The host system 300 may be one of a TV system, a home theater system, a personal computer (PC), a set-top box for broadcasting reception, a navigation system, a DVD player, a Blu-ray player, and a phone system. The host system 300 generates the digital video data RGB and the timing signals Vsync, Hsync, DE, and DCLK and supplies them to the timing controller 200.

As described above, when the frame period reaches the previously determined frame period, the embodiment of the invention repeatedly selects the same FRC pattern during one or more frame periods or selects the FRC pattern after next, thereby performing the FRC compensation. Hence, the embodiment of the invention may periodically prevent or reduce the subpixels of the pixel array from being dominant to one polarity when the FRC method is applied to the liquid crystal display. As a result, the embodiment of the invention may prevent the DC drive of the pixels and thus may prevent the image sticking resulting from the FRC method.
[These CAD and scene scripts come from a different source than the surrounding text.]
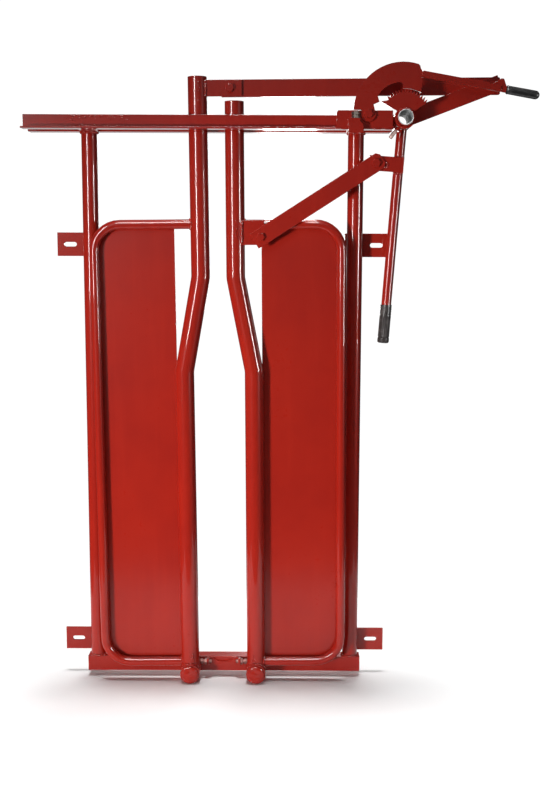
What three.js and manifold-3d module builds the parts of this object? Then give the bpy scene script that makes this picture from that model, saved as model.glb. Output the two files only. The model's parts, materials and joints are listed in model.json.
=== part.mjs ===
// Manual head gate for cattle: two swinging neck leaves in a welded frame, worked by one side lever.
// Millimetres, +Z up. X runs across the gate, +Y is the side that is bolted to the chute.
// Every dimension is taken from the plane of the leaves (y = 0); the whole gate is moved at the end
// so that the origin is at the middle of the base tube's underside.

import * as THREE from 'three';
import { mergeVertices } from 'three/addons/utils/BufferGeometryUtils.js';
import Module from 'manifold-3d';

const wasm = await Module();
wasm.setup();

// ---------------------------------------------------------------- driving dimensions

const WELD_GAP = 0.3; // pieces that are welded together meet with this gap
const FLAT = 6.35; // thickness of the flat bar
const LINK_WIDTH = 44.45;

const POST = { x: 354.5, y: 48, radius: 21.1, wall: 2.6 };
const BASE = { halfLength: 382, front: 29, depth: 38.1, height: 42, wall: 3 };
const RAIL = { left: -513, right: 443.4, top: 1523, leg: 38.1, thickness: 4.8, legBack: 26.9 };
const SPACER_X = 349; // flat spacers that hold the two rails apart, one over each post
const TAB = { inner: 329, outer: 450, height: 63.5, upperZ: 1190, lowerZ: 80 };
const TAB_SLOT = { x: 414.5, length: 34, width: 12 };

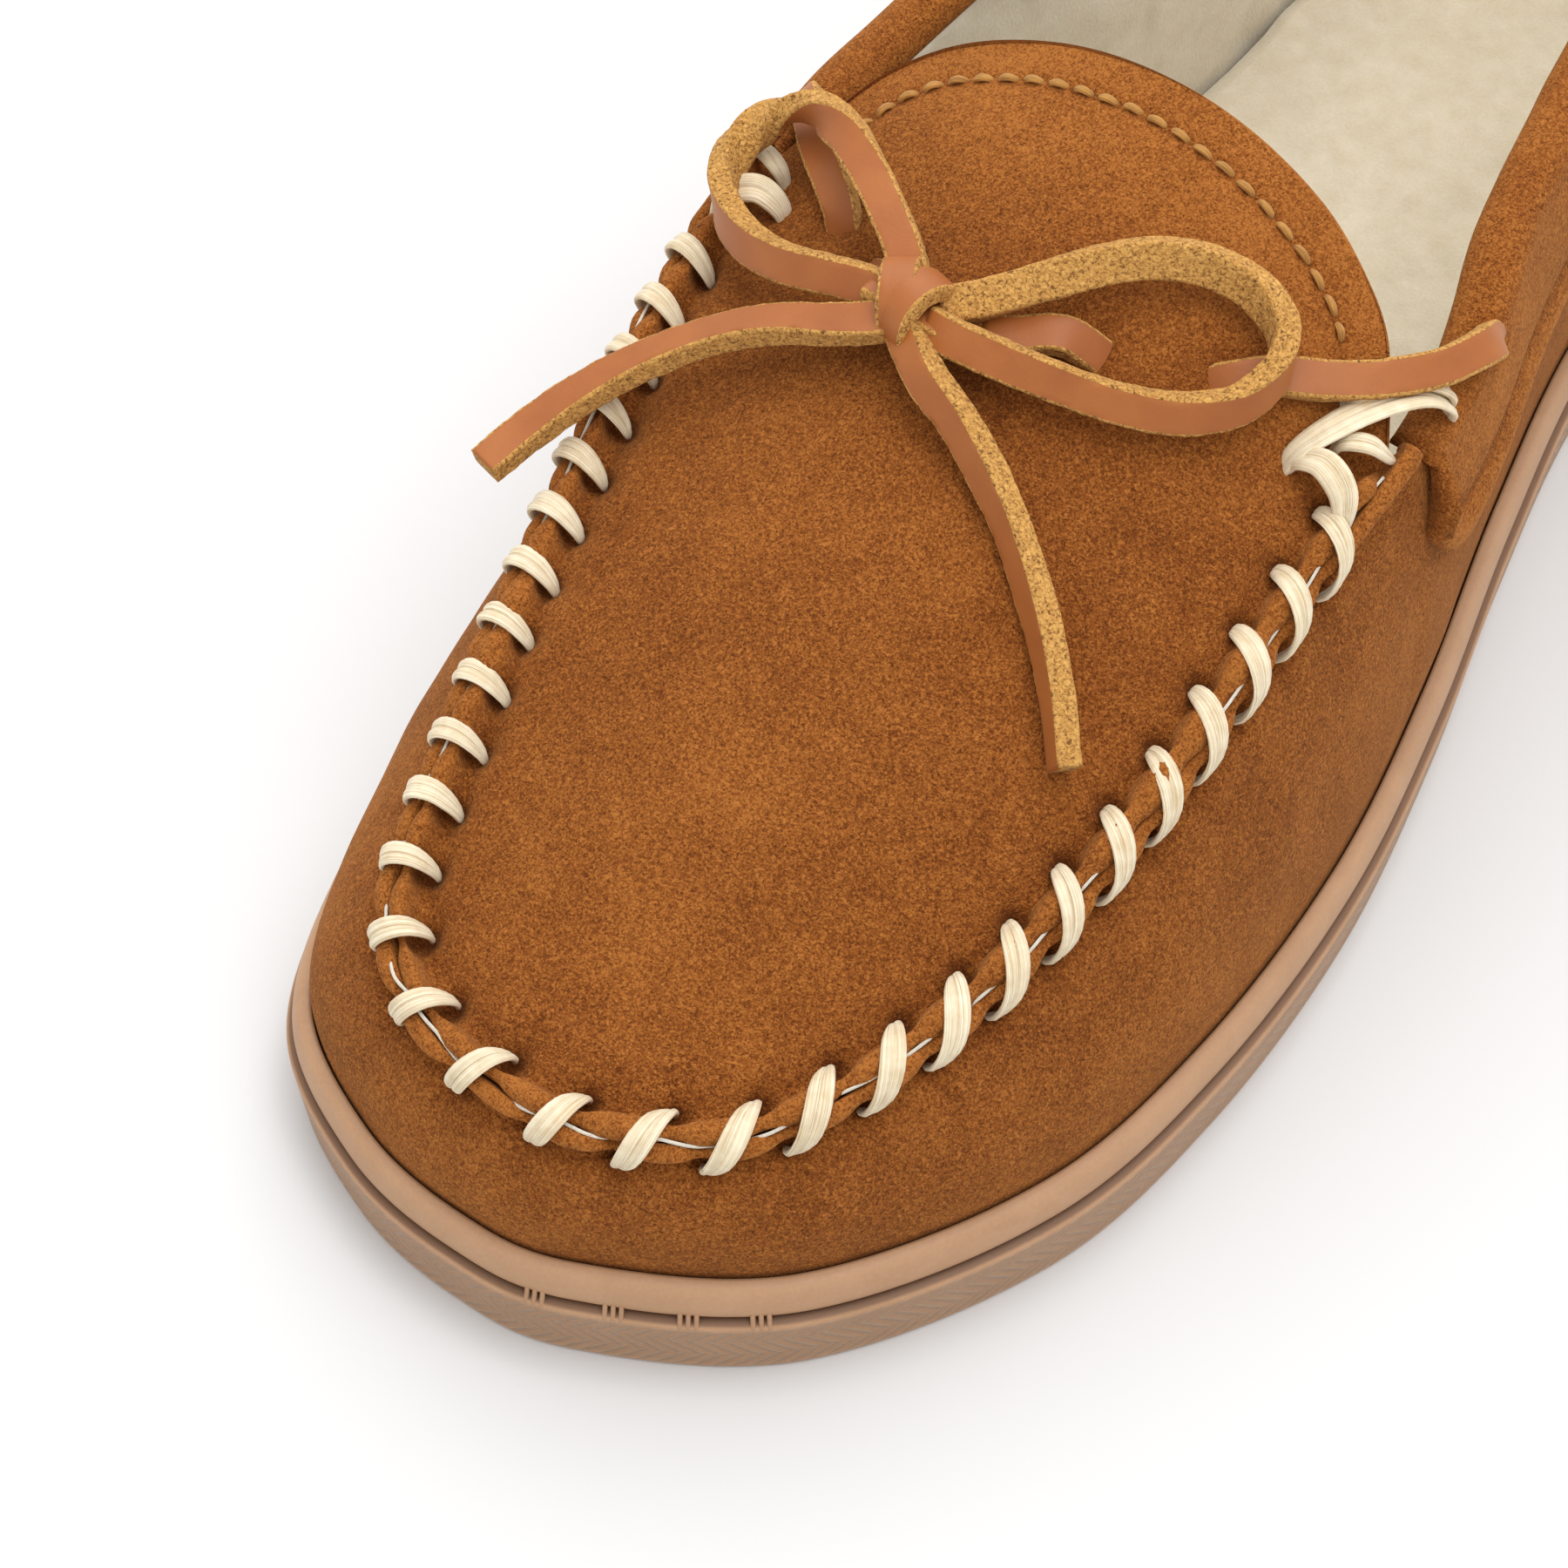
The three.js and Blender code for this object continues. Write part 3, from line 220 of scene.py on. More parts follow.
# ---------- the shoe's lines ----------
def spine_height(y):
    """Height of the forefoot's arch along its middle: a cubic through the spine's knots."""
    ky, kz = SPINE[:, 0], SPINE[:, 1]
    last = len(ky) - 1
    index = np.arange(last + 1)
    before, after = np.maximum(index - 1, 0), np.minimum(index + 1, last)
    slope = (kz[after] - kz[before]) / (ky[after] - ky[before])
    i = np.clip(np.searchsorted(ky, y, side="left") - 1, 0, last - 1)
    w = ky[i + 1] - ky[i]
    t = (y - ky[i]) / w
    t2, t3 = t * t, t * t * t
    ends = kz[i] * (2 * t3 - 3 * t2 + 1) + kz[i + 1] * (3 * t2 - 2 * t3)
    return ends + w * (slope[i] * (t3 - 2 * t2 + t) + slope[i + 1] * (t3 - t2))


def arch_height(x, y):
    """Arched top of the forefoot: spine height less ARCH (x - centre)^2."""
    return spine_height(y) - ARCH * (x - ARCH_CENTRE) ** 2


def sole_inset(u, d):
    """Sole outline moved in by d along its own normal, at station u."""
    p = around(STATIONS[:, :2], u)
    run = unit(around(STATIONS[:, :2], u + 0.02) - around(STATIONS[:, :2], u - 0.02))
    inward = np.stack([run[..., 1], -run[..., 0]], -1)
    return p + inward * np.asarray(d)[..., None]


def front(u):
    """1 where the suede wrap meets the apron and 0 where it is a top line."""
    w = np.mod(u, TURN)
    return smooth(SEAM_START - SEAM_FADE, SEAM_START, w) * (
        1 - smooth(SEAM_END, SEAM_END + SEAM_FADE, w)
    )


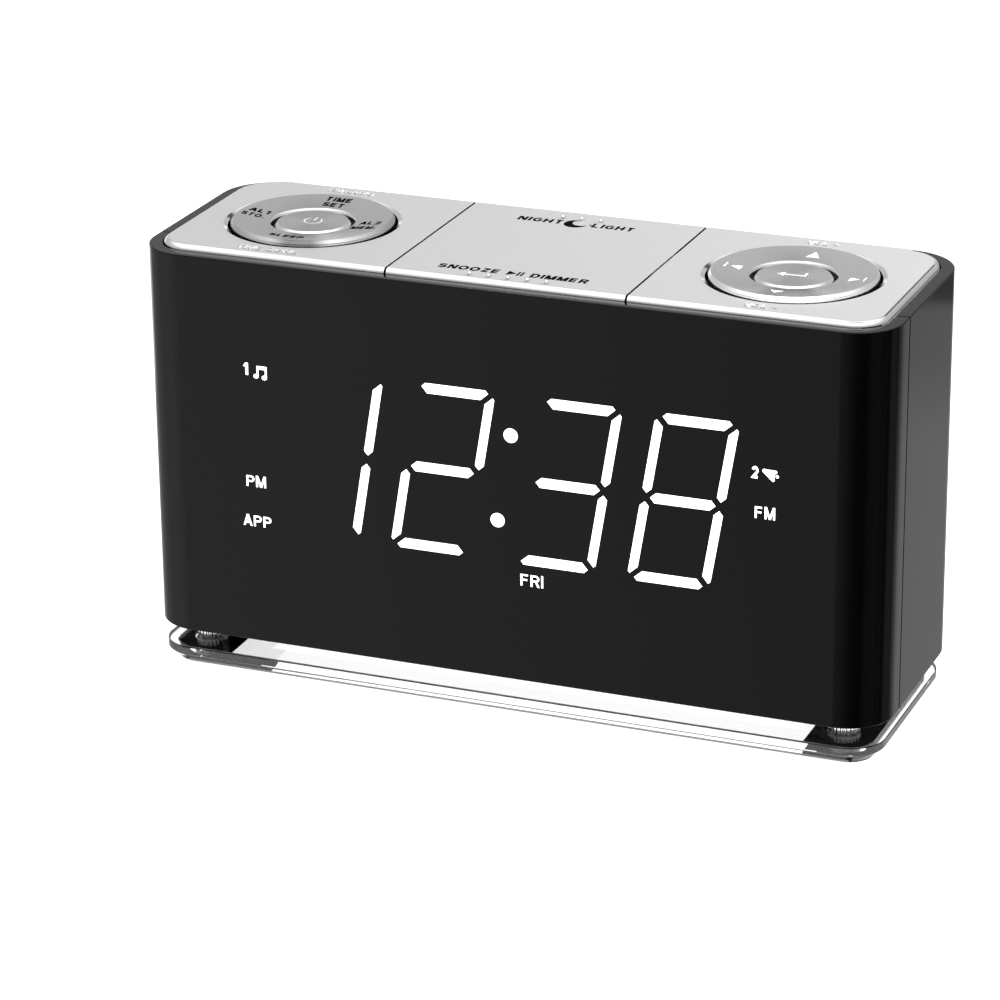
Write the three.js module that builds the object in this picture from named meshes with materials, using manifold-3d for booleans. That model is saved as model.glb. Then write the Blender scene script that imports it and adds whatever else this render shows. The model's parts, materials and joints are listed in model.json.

Although embodiments have been described with reference to a number of illustrative embodiments thereof, it should be understood that numerous other modifications and embodiments can be devised by those skilled in the art that will fall within the scope of the principles of this disclosure. More particularly, various variations and modifications are possible in the component parts and/or arrangements of the subject combination arrangement within the scope of the disclosure, the drawings and the appended claims. In addition to variations and modifications in the component parts and/or arrangements, alternative uses will also be apparent to those skilled in the art.

Claims

1. A liquid crystal display comprising:

a frame rate control (frc) device configured to add an frc compensation value to digital video data using a plurality of frc patterns defining subpixels, to which the frc compensation value will be written;

a data driving circuit configured to convert the digital video data received from the frc device into a data voltage and invert a polarity of the data voltage based on a previously determined inversion method; and

a liquid crystal display panel including a pixel array charged to the data voltage received from the data driving circuit,

wherein the frc device counts frame periods and increases a frame count value each time the frame period changes, and

wherein the frc device changes to a next frc pattern in previously determined order in response to the frame count value and holds or skips the frame count value when the frame period reaches a previously determined time.

2. The liquid crystal display of claim 1, wherein when the frame period reaches the previously determined time, the frc device repeatedly selects the same frc pattern.

3. The liquid crystal display of claim 1, wherein when the frame period reaches the previously determined time, the frc device selects a frc pattern after next.

4. The liquid crystal display of claim 1, wherein the frc device removes least significant bit (LSB) from I-bit digital video data and converts the I-bit digital video data into J-bit digital video data, where I is a positive integer equal to or greater than 6 and J is a positive integer less than ‘I’,

wherein the frc device adds the frc compensation value to the digital video data, which will be written to subpixels defined by the selected frc pattern, selected among the J-bit digital video data.

5. The liquid crystal display of claim 4, wherein the frc device includes:

a frame counter configured to accumulate the frame count value by one each time one frame period passed;

an frc hold/skip controller configured to receive frame hold/skip data indicating one of a hold timing and a skip timing of the frame counter and generate a frc hold/skip sync signal;

an frc pattern selection unit configured to select the frc patterns based on the frame count value received from the frame counter; and

an frc compensation unit configured to add the frc compensation value to the digital video data, which will be written to subpixels defined by the selected frc pattern, selected among the J-bit digital video data,

wherein the frame counter holds the frame count value or skips to a frame count value after next in response to the frc hold/skip sync signal.

6. The liquid crystal display of claim 4, wherein the frc device includes:

a first frame counter configured to accumulate the frame count value by one each time one frame period passed;

a second frame counter configured to accumulate the frame count value by one each time one frame period passed and hold the frame count value or skip to a frame count value after next in response to a frc hold/skip sync signal;

a multiplexer configured to select one of a frame count value output from the first frame counter and a frame count value output from the second frame counter in response to a mode selection signal;

an frc hold/skip controller configured to receive a frame hold/skip data indicating one of a hold timing and a skip timing of the second frame counter and generate the frc hold/skip sync signal;

an frc pattern selection unit configured to select the frc patterns based on the frame count value selected by the multiplexer; and

an frc compensation unit configured to add the frc compensation value to the digital video data, which will be written to subpixels defined by the selected frc pattern, selected among the J-bit digital video data.

7. A frame rate control (frc) method for a liquid crystal display, comprising:

selecting a plurality of frc patterns, which define subpixels, to which a frc compensation value will be written, as subpixels of different positions, and adding a predetermined frc compensation value to digital video data based on the selected frc pattern; and

converting the digital video data, to which the frc compensation value is added, into a data voltage and inverting a polarity of the data voltage based on a previously determined inversion method to supply the data voltage to a pixel array of a liquid crystal display panel;

wherein the adding of the predetermined frc compensation value to the digital video data includes:

counting frame periods and increasing a frame count value each time the frame period changes; and

changing to a next frc pattern in previously determined order in response to the frame count value and holding or skipping the frame count value when the frame period reaches a previously determined time.